I tried to implement a classifier to classify a short paragraph (a course/syllabus description) into one of four top level subject areas: English, Math, Science, Social Studies.

It’s basically just a copy of the IMDB sentiment classifier from Lesson 4, but trained on my own data which is about 20,000 learning outcomes labeled by the four subject areas.

I was initially extremely excited by the accuracy of the results, but as I test on more unseen data, I’m finding that slight variations in sentence order can cause the classifier to completely flip it’s recommendation, and I’m wondering if this might be an indication of something I’ve done wrong somewhere or is just an artifact of building a classifier on a language model.

I tried predicting similar ambiguous sentiments directly on the Lesson 4 notebook with the IMDB data and I see some strange results, but it seems to do better than my subject classifier.

As an example of the kinds of issues I’m seeing, the following paragraph is predicted as English (.9708).

The third of four basic mathematics courses introduces ratios, proportions, percentages, metric conversions, graphs, tables, and topic-related problem solving. Developing learning strategies is also an important component of this course.

However, if I switch the sentence ordering then the prediction changes to be very positive Math.

Developing learning strategies is also an important component of this course. The third of four basic mathematics courses introduces ratios, proportions, percentages, metric conversions, graphs, tables, and topic-related problem solving.

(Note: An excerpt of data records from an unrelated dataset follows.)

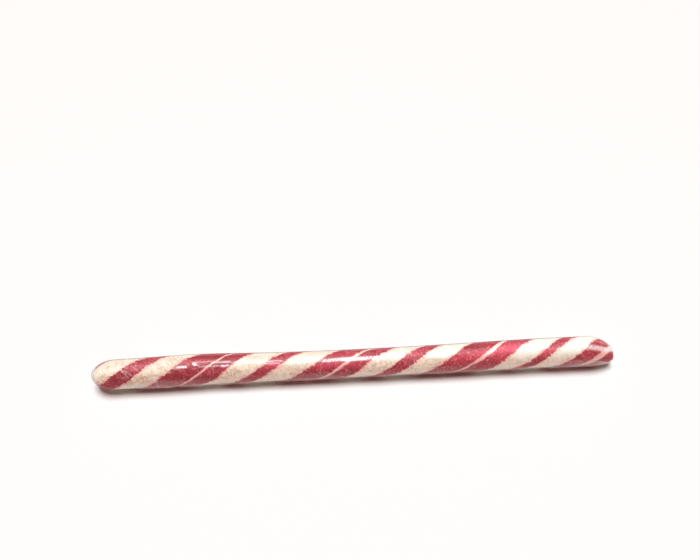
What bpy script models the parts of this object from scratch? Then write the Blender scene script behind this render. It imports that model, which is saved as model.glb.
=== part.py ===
"""Candy stick: a twisted rod of hard candy, tightly wrapped in clear film.

The stick lies on its side along X and rests on z = 0. Wrapped this tightly the film and the
candy are one closed solid, out to the film: a slim round rod with a domed end at -X, a blunt
end at +X whose tip sits low and near, a slight waist, a slight bow, and the flat strip along
its underside that it took while it cooled. Units are metres.
"""

import math

import bmesh
import bpy
from mathutils import Vector

# Driving dimensions.
LENGTH = 0.140
END_RADIUS = 0.00398        # of the rod near its two ends
WAIST_DEPTH = 0.00019       # how much thinner the rod is halfway along
FLAT_DEPTH = 0.00019        # how far the resting strip cuts into the round section

# The wrap stands proud where its loose turn ends, on one side of the rod.
WRAP_SWELL = 0.00034
WRAP_SWELL_X = -0.042
WRAP_SWELL_LENGTH = 0.009
WRAP_SWELL_TURN = math.radians(42.0)

# Sideways wander of the rod's upper side. The underside, which lay on a flat table, is straight.
BOW = 0.00020
BOW_LENGTH = 0.088
BOW_CREST_X = 0.0055

# Each end is a superellipse: its length along X, the powers that shape it across and along the
# rod (both 1 for an ellipse), and how far its tip is off the middle line, in rod radii.
ROUND_END = {"length": 0.0056, "across": 1.08, "along": 1.03, "tip_y": 0.0, "tip_z": 0.0}
BLUNT_END = {"length": 0.0067, "across": 0.77, "along": 1.25, "tip_y": -0.42, "tip_z": -0.42}

# Mesh density.
RINGS = 48                  # rings from pole to pole
END_RINGS = 9               # of those, the rings that each end takes
SEGMENTS = 36               # faces round the rod

CANDY_RED = (0.42, 0.055, 0.075, 1.0)
FILM_ROUGHNESS = 0.12


def clear_scene():
    """Remove every object that is already in the file."""
    for item in list(bpy.data.objects):
        bpy.data.objects.remove(item, do_unlink=True)


def new_collection(name):
    """A collection of that name, linked to the scene."""
    collection = bpy.data.collections.new(name)
    bpy.context.scene.collection.children.link(collection)
    return collection


def candy_material():
    """Glossy raspberry red, the colour of the stripes."""
    material = bpy.data.materials.new("striped_candy")
    material.use_nodes = True
    shader = material.node_tree.nodes["Principled BSDF"]
    shader.inputs["Base Color"].default_value = CANDY_RED
    shader.inputs["Roughness"].default_value = FILM_ROUGHNESS
    shader.inputs["Metallic"].default_value = 0.0
    return material


def rod_radius(x):
    """Radius of the rod at a station along X, thinnest halfway."""
    waist = WAIST_DEPTH * math.cos(math.pi * x / LENGTH) ** 2
    return END_RADIUS - waist


def wrap_swell(x, turn):
    """Extra radius where the film's loose turn ends, on the upper back of the rod."""
    along = math.exp(-0.5 * ((x - WRAP_SWELL_X) / WRAP_SWELL_LENGTH) ** 2)
    facing = max(0.0, math.cos(turn - WRAP_SWELL_TURN)) ** 2
    return WRAP_SWELL * along * facing


def bow(x, turn):
    """Sideways wander at a station along X, full on top of the rod and none underneath."""
    upper = 0.5 * (1.0 + math.sin(turn))
    return -BOW * upper * math.cos(math.tau * (x - BOW_CREST_X) / BOW_LENGTH)


def end_section(end, shoulder_x, outward, angle):
    """Station, radius factor and tip shift of an end's ring, 0 at the shoulder to 90 degrees at the tip."""
    across = math.cos(angle) ** end["across"]
    station = shoulder_x + outward * end["length"] * math.sin(angle) ** end["along"]
    return station, across, (end["tip_y"] * (1.0 - across), end["tip_z"] * (1.0 - across))


def ring_section(share):
    """Station, radius factor and shift of the ring at a share of the way from the -X to the +X pole."""
    end_share = END_RINGS / RINGS
    left = -LENGTH / 2 + ROUND_END["length"]
    right = LENGTH / 2 - BLUNT_END["length"]
    if share < end_share:
        angle = math.pi / 2 * max(0.0, 1.0 - share / end_share)
        return end_section(ROUND_END, left, -1.0, angle)
    if share > 1.0 - end_share:
        angle = math.pi / 2 * min(1.0, 1.0 - (1.0 - share) / end_share)
        return end_section(BLUNT_END, right, 1.0, angle)
    body_share = (share - end_share) / (1.0 - 2.0 * end_share)
    return left + (right - left) * body_share, 1.0, (0.0, 0.0)


def on_rod(direction):
    """Place on the rod's surface that a point of the unit sphere moves to; the sphere's Z runs along X."""
    share = 0.5 + math.asin(max(-1.0, min(1.0, direction.z))) / math.pi
    turn = math.atan2(direction.y, direction.x)
    station, factor, shift = ring_section(share)
    centre_z = rod_radius(station) - FLAT_DEPTH
    radius = rod_radius(station) + wrap_swell(station, turn)
    y = bow(station, turn) + radius * (factor * math.cos(turn) + shift[0])
    z = centre_z + radius * (factor * math.sin(turn) + shift[1])
    return Vector((station, y, max(0.0, z)))


def centre_on_origin(mesh):
    """Slide the mesh along X and Y until its box is centred on the origin."""
    for axis in (0, 1):
        values = [vert.co[axis] for vert in mesh.verts]
        middle = (min(values) + max(values)) / 2
        for vert in mesh.verts:
            vert.co[axis] -= middle


def make_candy_stick(collection):
    """The wrapped stick: a sphere whose rings are drawn out along the rod."""
    mesh = bmesh.new()
    bmesh.ops.create_uvsphere(mesh, u_segments=SEGMENTS, v_segments=RINGS, radius=1.0)
    for vert in mesh.verts:
        vert.co = on_rod(vert.co.normalized())
    centre_on_origin(mesh)
    data = bpy.data.meshes.new("candy_stick")
    mesh.to_mesh(data)
    mesh.free()
    data.shade_smooth()
    data.materials.append(candy_material())
    stick = bpy.data.objects.new("candy_stick", data)
    collection.objects.link(stick)
    return stick


def main():
    clear_scene()
    make_candy_stick(new_collection("candy_stick_parts"))


main()
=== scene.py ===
"""Looks of the candy stick: striped hard candy under a tight wrap of clear film, on a pale floor."""

import math

import bpy
import numpy as np
from bpy.props import FloatProperty, FloatVectorProperty, IntProperty, PointerProperty
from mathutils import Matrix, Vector, noise


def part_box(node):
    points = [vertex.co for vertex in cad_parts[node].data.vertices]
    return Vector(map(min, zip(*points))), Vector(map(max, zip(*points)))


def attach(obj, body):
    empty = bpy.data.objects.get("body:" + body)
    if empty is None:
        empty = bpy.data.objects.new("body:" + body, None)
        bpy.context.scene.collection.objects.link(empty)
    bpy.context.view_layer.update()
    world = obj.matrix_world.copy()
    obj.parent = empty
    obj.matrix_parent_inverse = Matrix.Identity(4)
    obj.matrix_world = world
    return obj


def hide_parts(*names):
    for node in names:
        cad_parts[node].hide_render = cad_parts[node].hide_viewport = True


bl_info = {
    "name": "Wrapped candy stick",
    "version": (1, 0, 0),
    "blender": (4, 5, 0),
    "location": "View3D > Sidebar > Candy",
    "description": "Builds a striped candy stick in clear film inside its packed frame",
    "category": "Add Mesh",
}

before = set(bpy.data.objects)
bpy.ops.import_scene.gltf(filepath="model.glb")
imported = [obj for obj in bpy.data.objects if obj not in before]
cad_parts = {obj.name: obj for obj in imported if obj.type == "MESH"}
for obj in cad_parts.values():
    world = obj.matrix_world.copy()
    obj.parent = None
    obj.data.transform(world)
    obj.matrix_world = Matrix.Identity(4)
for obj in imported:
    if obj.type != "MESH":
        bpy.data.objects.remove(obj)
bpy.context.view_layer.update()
NODE = "candy_stick"
NODE_LOW, NODE_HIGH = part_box(NODE)
LENGTH = NODE_HIGH[0] - NODE_LOW[0]
MM = 0.001

# The rod's own form, as its solid has it.
END_RADIUS = 3.98 * MM
WAIST_DEPTH = 0.19 * MM
FLAT_DEPTH = 0.19 * MM
SWELL_DEPTH, SWELL_X, SWELL_LENGTH, SWELL_ANGLE = 0.34 * MM, -42.0 * MM, 9.0 * MM, -48.0
BOW, BOW_LENGTH, BOW_CREST_X = 0.20 * MM, 88.0 * MM, 5.5 * MM
ROUND_END = {"length": 5.6 * MM, "across": 1.08, "along": 1.03, "tip": 0.0}
BLUNT_END = {"length": 6.7 * MM, "across": 0.77, "along": 1.25, "tip": -0.42}
AXIS_HEIGHT = END_RADIUS - FLAT_DEPTH - WAIST_DEPTH / 2
# How far to the front the raised wrap on the back puts the rod's middle line.
SIDE_SHIFT = -0.112 * MM

# The side of the stick that the stripes are measured from, in degrees round the rod from its top.
FACING = 32.0


class CandyProperties(bpy.types.PropertyGroup):
    """The candy's stripes and colours."""

    pitch: FloatProperty(
        name="Twist pitch", description="Length along the stick of one turn of the stripes",
        default=36.5 * MM, unit="LENGTH")
    wide_stripe: FloatProperty(
        name="Wide stripe", description="Width of the wide stripe along the stick",
        default=14.7 * MM, unit="LENGTH")
    wide_place: FloatProperty(
        name="Wide stripe place", description="Where the wide stripe crosses the front",
        default=-5.2 * MM, unit="LENGTH")
    film_gap: FloatProperty(
        name="Film gap", description="Room between the candy and its film",
        default=0.10 * MM, unit="LENGTH")
    glow_depth: FloatProperty(
        name="Glow depth", description="How far light spreads inside the sugar",
        default=4.0 * MM, unit="LENGTH")
    satin: FloatProperty(
        name="Satin", description="Satin gloss of the pulled pale sugar", default=0.9)
    cream: FloatVectorProperty(
        name="Cream", description="Colour of the pale sugar", subtype="COLOR",
        default=(0.95, 0.84, 0.73))
    # Painted highlight: the colour the cream is painted towards over the top, and as painted light at the
    # foot.
    painted_highlight_white: FloatVectorProperty(
        name="White", description="Colour of the pale sugar where it is pulled smooth", subtype="COLOR",
        default=(0.95, 0.94, 0.84))
    tan: FloatVectorProperty(
        name="Tan", description="Colour of the fine veins in the pale sugar", subtype="COLOR",
        default=(0.58, 0.40, 0.27))
    red: FloatVectorProperty(
        name="Red", description="Colour of the stripes", subtype="COLOR",
        default=(0.45, 0.047, 0.077))
    deep_red: FloatVectorProperty(
        name="Deep red", description="Colour of the stripes' darkest veins", subtype="COLOR",
        default=(0.29, 0.019, 0.031))
    # Painted light: the stripes are drawn in this brighter red where the lamp falls on them most.
    painted_lit_red: FloatVectorProperty(
        name="Bright red", description="Colour of a stripe where the film clings to it", subtype="COLOR",
        default=(0.78, 0.10, 0.17))
    pink: FloatVectorProperty(
        name="Pink", description="Colour where a stripe bleeds into the cream", subtype="COLOR",
        default=(0.90, 0.46, 0.44))


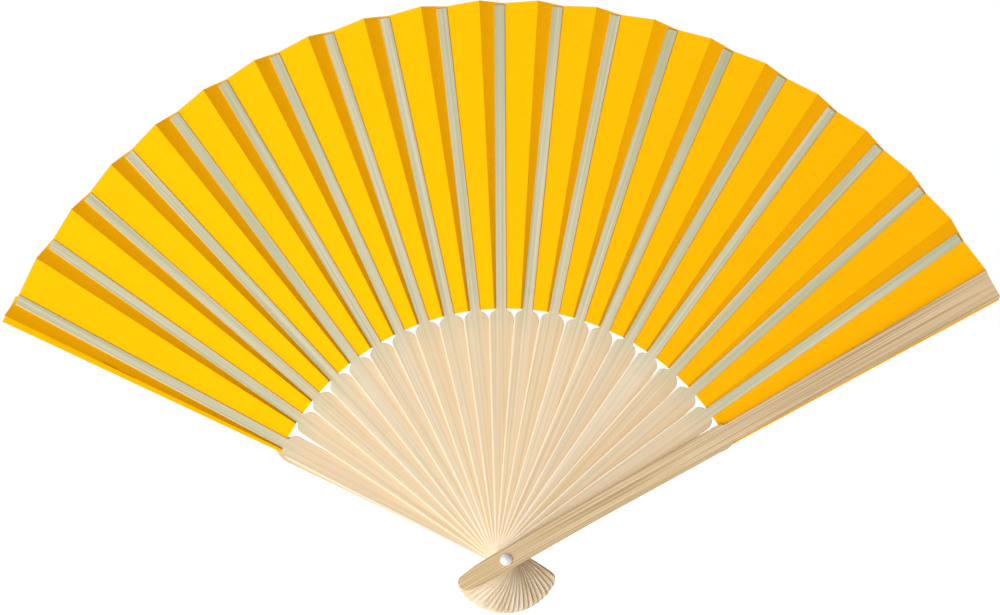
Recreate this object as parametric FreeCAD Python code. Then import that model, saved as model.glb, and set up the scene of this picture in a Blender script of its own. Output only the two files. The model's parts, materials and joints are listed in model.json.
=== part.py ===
import FreeCAD, Part
import math
import os

# Folding hand fan: bamboo ribs and two guard sticks turn on one rivet, and a pleated
# paper leaf is glued behind the ribs.
# Units are millimetres and degrees. The origin is on the rivet's axis, half way through
# the stack of ribs. The open fan stands in the XZ plane, +Z up. The rib side faces -Y.
# Angles are measured from +Z towards +X, which is a positive turn about +Y.

# ---- driving dimensions: the fan ----
RIB_COUNT = 20
FOLD_PITCH = 6.13
MIDDLE_RIB = 11
MIDDLE_ANGLE = -0.15
OPENING_WAVE = 0.42
OPENING_WAVE_RIB = 4.4
OPENING_WAVE_RIBS = 10.6
FIRST_FOLD_EXTRA = 0.54

# ---- driving dimensions: the stack along Y ----
RIB_PITCH = 1.0
RIB_GAP = 0.12
GUARD_GAP = 0.3
GUARD_THICKNESS = 2.2
GUARD_BLADE_STEP = 0.4
BLADE_FRONT = 0.30
BLADE_BACK = 0.15
PAPER = 0.12

# ---- driving dimensions: the rib ----
RIB_HEAD_END = -20.8
RIB_HEAD_TIP_RADIUS = 2.6
RIB_HEAD_TOP = -5.0
RIB_PIVOT_HALF = 3.9
RIB_AXIS_OFFSET = -1.33
RIB_SHOULDER_HALF = 4.7
RIB_SHOULDER_Z = 89.6
RIB_CHEEK_BULGE = 0.7
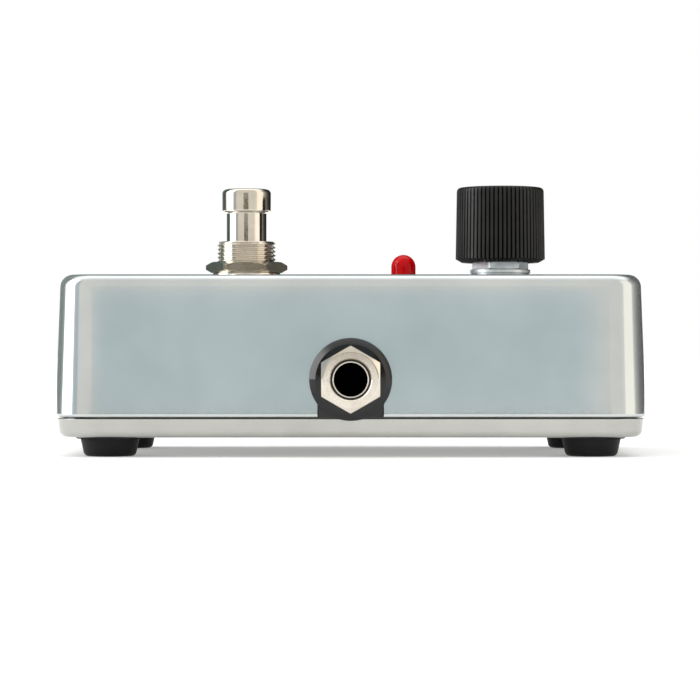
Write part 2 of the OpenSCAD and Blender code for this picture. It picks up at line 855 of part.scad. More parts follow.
module jack_nut() {
    color("#ddd6cb")
    translate([0, -collar_y, jack_z]) rotate([90, 0, 0])
        hex_nut(jack_nut_af, jack_face_y - collar_y, nose_r, jack_nut_rim, 30);
}

module jack_contact() {
    color("#c9b27a")
    rotate([90, 0, 90]) translate([0, 0, -leaf_w / 2])
        linear_extrude(leaf_w) polygon(strip_outline(leaf_route(), leaf_t));
}

module input_jack_housing() { jack_housing(); }
module input_jack_sleeve() { jack_sleeve(); }
module input_jack_nut() { jack_nut(); }
module input_jack_contact() { jack_contact(); }
module output_jack_housing() { mirror([0, 1, 0]) jack_housing(); }
module output_jack_sleeve() { mirror([0, 1, 0]) jack_sleeve(); }
module output_jack_nut() { mirror([0, 1, 0]) jack_nut(); }
module output_jack_contact() { mirror([0, 1, 0]) jack_contact(); }

// ---- Power socket ----

module power_jack_housing() {
    color("#202124")
    difference() {
        translate([power_back_x, -power_half_w, power_foot_z])
            cube([power_face_x - power_back_x, 2 * power_half_w, board_z - power_foot_z]);
        translate([power_face_x - power_socket_l, 0, power_z]) rotate([0, 90, 0])
            cylinder(r = power_socket_r, h = power_socket_l + eps, $fn = fine);
        translate([power_back_x + 1.5, 0, power_z]) rotate([0, 90, 0])
            cylinder(r = power_pin_r, h = power_socket_l, $fn = fine);
        translate([power_back_x - eps, -1.35, power_z - 3.05])
            cube([power_face_x - power_socket_l - power_back_x + 2 * eps, 2.7, 0.6]);
    }
}

module power_jack_pin() {
    pin_l = 9.7;
    color("#d9d4c6")
    translate([power_back_x + 1.5, 0, power_z]) rotate([0, 90, 0]) {
        cylinder(r = power_pin_r, h = pin_l - 0.5, $fn = fine);
        translate([0, 0, pin_l - 0.5])
            cylinder(r1 = power_pin_r, r2 = power_pin_r - 0.4, h = 0.5, $fn = fine);
    }
}

module power_jack_contact() {
    strip_t = 0.3;
    strip_w = 2.5;
    tail_x = power_back_x - 0.3;
    low = power_z - 2.75;
    route = [[tail_x, board_top + 1.2], [tail_x, low], [power_face_x - 6, low],
        [power_face_x - 4, low + 0.8], [power_face_x - 2, low + 0.1]];
    color("#c9b27a")
    translate([0, strip_w / 2, 0]) rotate([90, 0, 0])
        linear_extrude(strip_w) polygon(strip_outline(route, strip_t));
}

// ---- Circuit board and its parts ----

module circuit_board() {
    color("#1f5c3a")
    difference() {
        translate([(board_x0 + board_x1) / 2, 0, board_z])
            round_plate(board_x1 - board_x0, 2 * board_half_w, 1.5, board_t);
        lamp_leads();
        pot_pins();
        for (side = [-1, 1])
            translate([-leaf_w / 2 - 0.1, side * (jack_block_y0 - 0.3) - 0.3, board_z - eps])
                cube([leaf_w + 0.2, 0.6, board_t + 2 * eps]);
        translate([power_back_x - 0.6, -1.35, board_z - eps]) cube([0.6, 2.7, board_t + 2 * eps]);
    }
}

module amplifier_chip() {
    body = [9.6, 6.4, 3.3];
    leg = [0.5, 0.3, 2.2];
    stand_off = 0.6;
    color("#2b2b2d")
    translate([13, -19.6, board_top]) {
        translate([0, 0, stand_off]) cube(body);
        for (i = [0:3], sy = [-1, 1])
            translate([0.8 + i * lead_pitch, sy > 0 ? body[1] : -leg[1], 0]) cube(leg);
    }
}

// Small half-round transistors
module transistors() {
    places = [[0, 13], [6, 13]];
    r = 2.4;
    h = 4.6;
    leg_w = 0.4;
    leg_h = 1.5;
    flat_y = 1;
    color("#2b2b2d")
    for (place = places)
        translate([place[0], place[1], board_top]) {
            difference() {
                translate([0, 0, leg_h]) cylinder(r = r, h = h, $fn = fine);
                translate([-r - eps, flat_y, leg_h - eps]) cube([2 * r + 2 * eps, r, h + 2 * eps]);
            }
            for (i = [-1:1])
                translate([i * lead_pitch / 2 - leg_w / 2, -leg_w / 2, 0]) cube([leg_w, leg_w, leg_h]);
        }
}

// Upright electrolytic cans and flat film capacitors
module capacitors() {
    can_places = [[40, -19], [40, 19], [30, -19], [1, -19]];
    can_r = 3.15;
    can_h = 7.4;
    film = [2.5, 7.2, 6.4];
    film_x = 12;
    film_pitch = 4.2;
    color("#30405c")
    translate([0, 0, board_top]) {
        for (place = can_places)
            translate([place[0], place[1], 0]) cylinder(r = can_r, h = can_h, $fn = fine);
        for (i = [0:3])
            translate([film_x + i * film_pitch, 17, 0]) cube(film);
    }
}

// Axial resistors: a row of five on one side of the lamp and two on the other side
module resistors() {
    places = [[1, -9], [4.4, -9], [7.8, -9], [11.2, -9], [14.6, -9], [11.2, 9], [14.6, 9]];
    r = 1.15;
    l = 6;
    axis_z = 1.4;
    lead = 0.5;
    color("#cdb38a")
    for (place = places)
        translate([place[0], place[1], board_top]) {
            translate([0, 0, axis_z]) rotate([90, 0, 0]) cylinder(r = r, h = l, center = true, $fn = fine);
            for (end = [-1, 1])
                translate([-lead / 2, end * (l + lead) / 2 - lead / 2, 0])
                    cube([lead, lead, axis_z + lead / 2]);
        }
}

// ---- Battery ----

module battery() {
    color("#3c3d40")
    translate([battery_mid_x, battery_y0, battery_mid_z]) rotate([-90, 0, 0])
        round_plate(battery_t, battery_h, 2, battery_l);
}

// Snap terminals: a stud above and a crown below
module battery_terminals() {
    color("#d0d0cc")
    translate([battery_mid_x, battery_end_y, battery_mid_z]) {
        translate([0, 0, snap_pitch / 2]) rotate([-90, 0, 0]) cylinder(r = snap_r, h = snap_h, $fn = fine);
        translate([0, 0, -snap_pitch / 2]) rotate([-90, 0, 0]) washer(snap_ring_r, snap_r + 0.1, snap_h);
    }
}

// Clip with the matching crown and stud
module battery_clip() {
    plate_w = 12.6;
    plate_h = 25.5;
    reach = clip_y - battery_end_y - 0.4;
    color("#1c1c1d")
    translate([battery_mid_x, clip_y, battery_mid_z]) {
        rotate([-90, 0, 0]) round_plate(plate_w, plate_h, 2, clip_t);
        translate([0, -reach, snap_pitch / 2]) rotate([-90, 0, 0]) washer(snap_ring_r, snap_r + 0.1, reach);
        translate([0, -reach, -snap_pitch / 2]) rotate([-90, 0, 0])
            cylinder(r = snap_r, h = reach, $fn = fine);
    }
}

module battery_leads() {
    color("#a01818")
    for (route = [red_route, black_route]) tube(smooth_route(route, 4), lead_r, 8);
}

// Foam strip that keeps the battery off the switch
module battery_foam() {
    foam = [0.9, 40, 21];
    color("#4a4b4d")
    translate([battery_x0 + battery_t, -22, 8]) cube(foam);
}

enclosure_shell();
base_cover();
cover_screws();
foot_front_right();
foot_front_left();
foot_rear_right();
foot_rear_left();
foot_pads();
switch_button();
switch_spring();
switch_bushing();
switch_nut();
switch_washer();
switch_lock_washer();
switch_jam_nut();
switch_cradle();
switch_housing();
switch_rocker();
switch_terminal_board();
switch_lugs();
switch_ribbon();
knob();
knob_pointer();
pot_shaft();
pot_bushing();
pot_nut();
pot_washer();
pot_lock_washer();
pot_housing();
pot_wafer();
pot_wiper();
pot_pins();
lamp_lens();
lamp_leads();
lamp_spacer();
input_jack_housing();
input_jack_sleeve();
input_jack_nut();
input_jack_contact();
output_jack_housing();
output_jack_sleeve();
output_jack_nut();
output_jack_contact();
power_jack_housing();
power_jack_pin();
power_jack_contact();
circuit_board();
amplifier_chip();
transistors();
capacitors();
resistors();
battery();
battery_terminals();
battery_clip();
battery_leads();
battery_foam();
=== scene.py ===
import json
import math
import bmesh
import bpy
import numpy as np
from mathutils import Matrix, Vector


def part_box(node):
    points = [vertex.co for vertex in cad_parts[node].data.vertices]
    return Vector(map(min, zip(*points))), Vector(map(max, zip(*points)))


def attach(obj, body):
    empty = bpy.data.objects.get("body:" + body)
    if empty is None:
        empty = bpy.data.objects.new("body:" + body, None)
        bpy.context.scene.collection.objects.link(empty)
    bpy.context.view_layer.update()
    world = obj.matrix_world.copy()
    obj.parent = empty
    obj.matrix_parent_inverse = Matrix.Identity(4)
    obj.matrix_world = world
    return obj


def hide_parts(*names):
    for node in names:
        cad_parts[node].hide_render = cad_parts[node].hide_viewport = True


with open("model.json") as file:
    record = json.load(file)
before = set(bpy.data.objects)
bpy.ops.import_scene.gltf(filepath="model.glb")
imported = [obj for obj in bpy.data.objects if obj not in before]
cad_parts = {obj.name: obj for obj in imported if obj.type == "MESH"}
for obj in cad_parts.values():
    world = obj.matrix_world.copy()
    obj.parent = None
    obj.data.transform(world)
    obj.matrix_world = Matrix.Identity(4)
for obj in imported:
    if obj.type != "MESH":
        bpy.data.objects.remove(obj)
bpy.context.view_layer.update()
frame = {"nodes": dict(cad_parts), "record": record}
record = frame["record"]
toMm = 1000.0


# Box of a CAD node in millimetres
def boxOf(node):
    low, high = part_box(node)
    return np.array(low) * toMm, np.array(high) * toMm


# Middle of a CAD node's box
def middleOf(node):
    low, high = boxOf(node)
    return (low + high) / 2


# Rounds the corners of a profile: each row is (across, along, radius), and an arc that touches
# both sides takes the place of the corner
def rounded(corners, steps=6, ring=False):
    points = np.array(corners, float)
    count = len(points)
    out = []
    for i in range(count):
        here, radius = points[i, :2], points[i, 2]
        atEnd = not ring and i in (0, count - 1)
        if radius <= 0 or atEnd:
            out.append(here[None])
            continue
        before, after = points[i - 1, :2] - here, points[(i + 1) % count, :2] - here
        lengthA, lengthB = np.linalg.norm(before), np.linalg.norm(after)
        a, b = before / lengthA, after / lengthB
        half = math.acos(np.clip(a @ b, -1, 1)) / 2
        if half > math.radians(89):
            out.append(here[None])
            continue
        reach = min(radius / math.tan(half), 0.48 * lengthA, 0.48 * lengthB)
        radius = reach * math.tan(half)
        middle = here + (a + b) / np.linalg.norm(a + b) * radius / math.sin(half)
        start, end = here + a * reach - middle, here + b * reach - middle
        sweep = math.atan2(start[0] * end[1] - start[1] * end[0], start @ end)
        turn = np.linspace(0, sweep, steps + 1)[:, None]
        out.append(middle + np.cos(turn) * start + np.sin(turn) * np.array([-start[1], start[0]]))
    return np.concatenate(out)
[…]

I do see similar inconsistency with some IMDB reviews which are written to be deliberately ambiguous, but in this case the first sentence seems to drive the class whereas for my classifier/examples it was the last sentence.

“It was awesome! I hated the movie.”

(Category tensor(1), tensor(1), tensor([0.2067, 0.7933])) (Positive)

“I hated the movie. It was awesome”

(Category tensor(0), tensor(0), tensor([0.9858, 0.0142])) (Negative)

But in contrast the following ambiguous reviews keep their class:

“I hated the movie. But I loved the acting”

(Category tensor(1), tensor(1), tensor([0.1905, 0.8095])) (Positive)

“I loved the acting. But I hated the movie”

(Category tensor(1), tensor(1), tensor([0.1182, 0.8818])) (Positive)

As additional background, when I trained the language model part of my network, it had an accuracy of 0.603887 which I thought was amazingly high (the IMDB trained model only had about 0.3)

Also, my classifier’s validation accuracy after the third training cycle (using the same approach as the IMDB example) was also a fantastic 0.963250.

On a lot of unseen data I’ve tried, the classifier works really well but then examples like the above make it somewhat unusable, as I have no ability to control what is in the course description and they will often have more ‘Englishy’ phrases mixed in. Maybe I am expecting too much?